Another consideration to the Aurelia-type planet dynamic question is tidal dynamism. If Earth didn't have a moon, it would have no tides, and the character of life on this planet would in all likelihood be far different - probably, far less dynamic, because simple ocean tides are a huge evolutionary influence on the critical land-to-ocean boundary. It wasn't covered in the show, but could an Aurelia, a planet tidally-locked to its sun, have a moon, and if so, would its orbit be favorable to the elicitation of evolutionary interesting tides?
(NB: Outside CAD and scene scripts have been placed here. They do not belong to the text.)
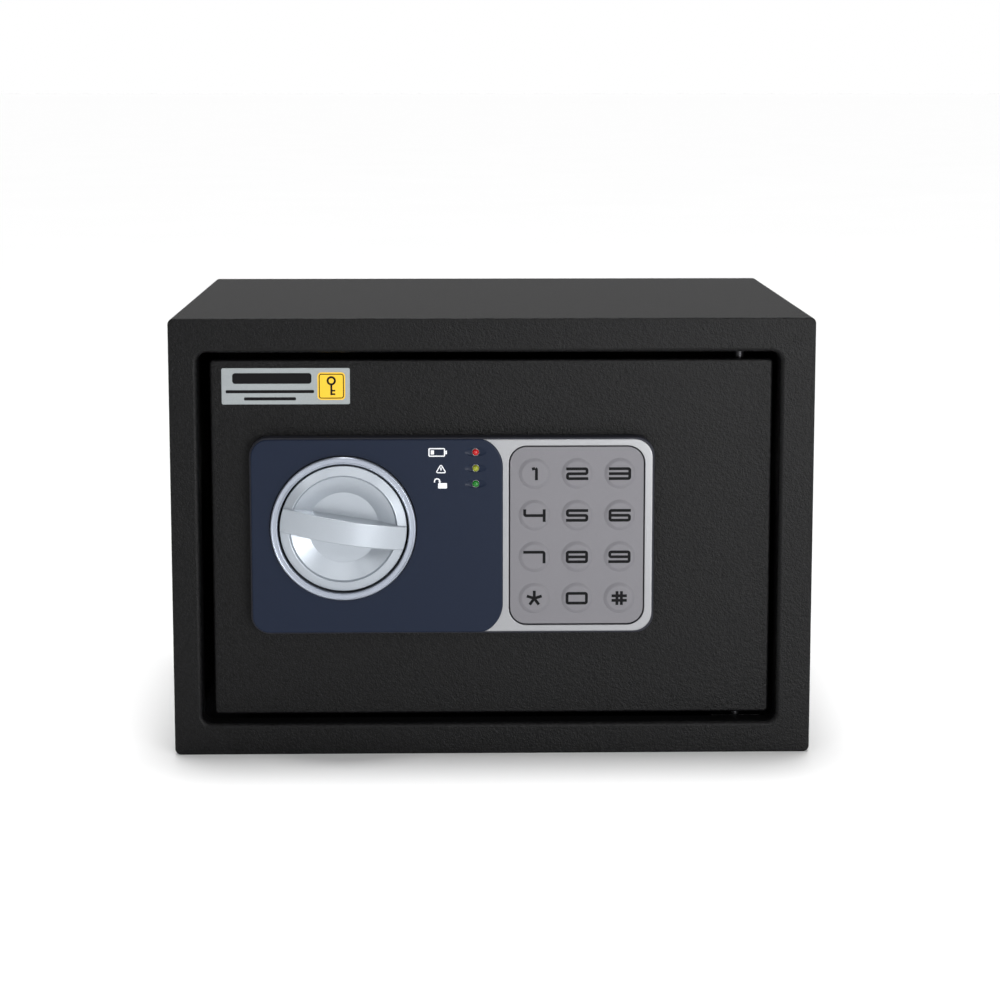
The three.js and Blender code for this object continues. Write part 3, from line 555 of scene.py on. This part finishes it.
def make_studio():
    world = bpy.data.worlds.new("studio")
    bpy.context.scene.world = world
    world.use_nodes = True
    nodes, links = world.node_tree.nodes, world.node_tree.links
    seen = nodes["Background"]
    seen.inputs["Color"].default_value = (1, 1, 1, 1)
    seen.inputs["Strength"].default_value = 1.0
    lighting = nodes.new("ShaderNodeBackground")
    # the room: dim in front of the safe and brighter behind it
    direction = nodes.new("ShaderNodeTexCoord")
    split = nodes.new("ShaderNodeSeparateXYZ")
    links.new(direction.outputs["Generated"], split.inputs["Vector"])
    depth = nodes.new("ShaderNodeMapRange")
    depth.inputs["From Min"].default_value = -ROOM_BLEND
    depth.inputs["From Max"].default_value = ROOM_BLEND
    depth.inputs["To Min"].default_value = ROOM_FRONT
    depth.inputs["To Max"].default_value = ROOM_BACK
    links.new(split.outputs["Y"], depth.inputs["Value"])
    links.new(depth.outputs["Result"], lighting.inputs["Strength"])
    rays = nodes.new("ShaderNodeLightPath")
    mix = nodes.new("ShaderNodeMixShader")
    links.new(rays.outputs["Is Camera Ray"], mix.inputs["Fac"])
    links.new(lighting.outputs["Background"], mix.inputs[1])
    links.new(seen.outputs["Background"], mix.inputs[2])
    links.new(mix.outputs["Shader"], nodes["World Output"].inputs["Surface"])

    data = bpy.data.lights.new("overhead", "SUN")
    data.angle = OVERHEAD_ANGLE
    data.energy = OVERHEAD
    overhead = bpy.data.objects.new("overhead", data)
    overhead.rotation_euler = (OVERHEAD_TILT, 0, 0)
    bpy.context.scene.collection.objects.link(overhead)
    for name, (at, target, size, power) in SOFTBOXES.items():
        area_light(name, at, target, size, power)

    mesh = bpy.data.meshes.new("floor")
    corners = [(x * FLOOR_REACH, y * FLOOR_REACH, 0) for x, y in ((-1, -1), (1, -1), (1, 1), (-1, 1))]
    mesh.from_pydata(corners, [], [(0, 1, 2, 3)])
    paint = surface("floor_paint", FLOOR_WHITE, 0.9, grain=400, tint=0.005, specular=0.0)
    mesh.materials.append(paint)
    floor = bpy.data.objects.new("floor", mesh)
    bpy.context.scene.collection.objects.link(floor)
    bpy.context.scene.view_settings.view_transform = "Standard"


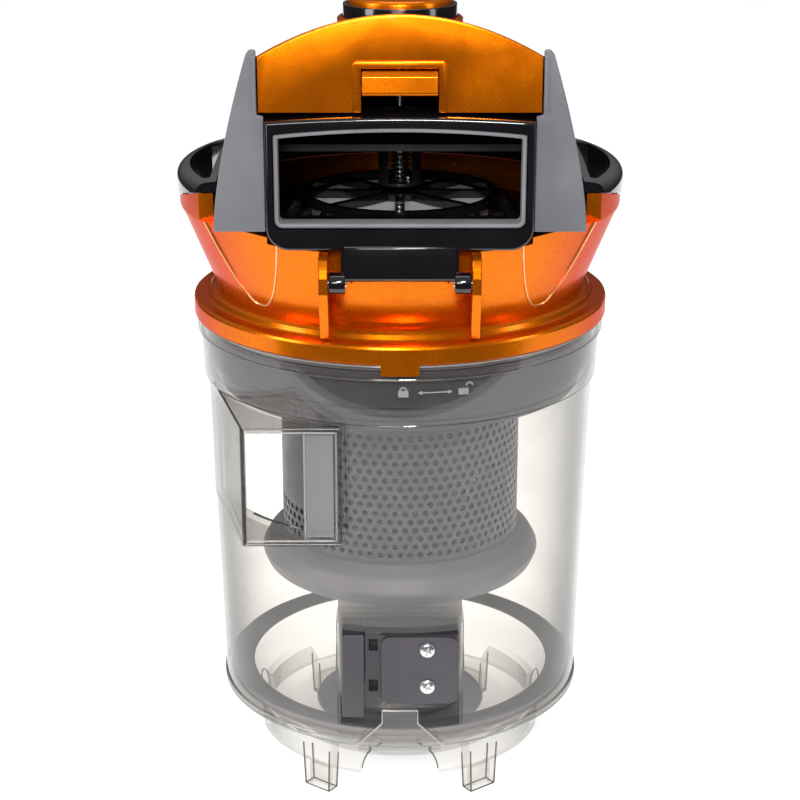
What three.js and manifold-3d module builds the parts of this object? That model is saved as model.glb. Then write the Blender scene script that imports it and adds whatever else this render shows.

Having built a case from many different directions to support the idea of the extreme rarity of sentient, advanced alien civilizations, let me restate unequivocally that I do not believe that we are entirely unique in the cosmos. That would be as deeply improbable as suggesting that they inhabit every star system. But, I would not be surprised if there were only one or two, or even none, in this galaxy, they might be that rare. And if there are one or two others in this galaxy, I might guess that one perhaps is in the vicinity of the galactic center (far enough away from the core to be safe, of course), and perhaps the other on the other side of the galaxy.

If this is the case, then we have some time to think about this. Assuming that they gather information about the cosmos primarily through the light and other electromagnetic radiation emitted and/or reflected by various cosmic bodies, if they are there they almost certainly know about Earth and its life-bearing properties already, but it will be another 40,000 years from now before the galactic center knows about our earliest rise of agricultural civilization, even though that light's been traveling for 10,000 years already. It will be 90,000 years before the far reaches of the other side of the galaxy is aware of this event.

This seems like a long time, and it is; but to an advanced alien civilization millions of years old, possibly populated by what would seem to us citizens of essentially immortal age (I will get into that in a future blog entry), this is just another aspect of gathering the knowledge of the cosmos to gain insights that we are only beginning to get the tiniest glimmer of understanding around.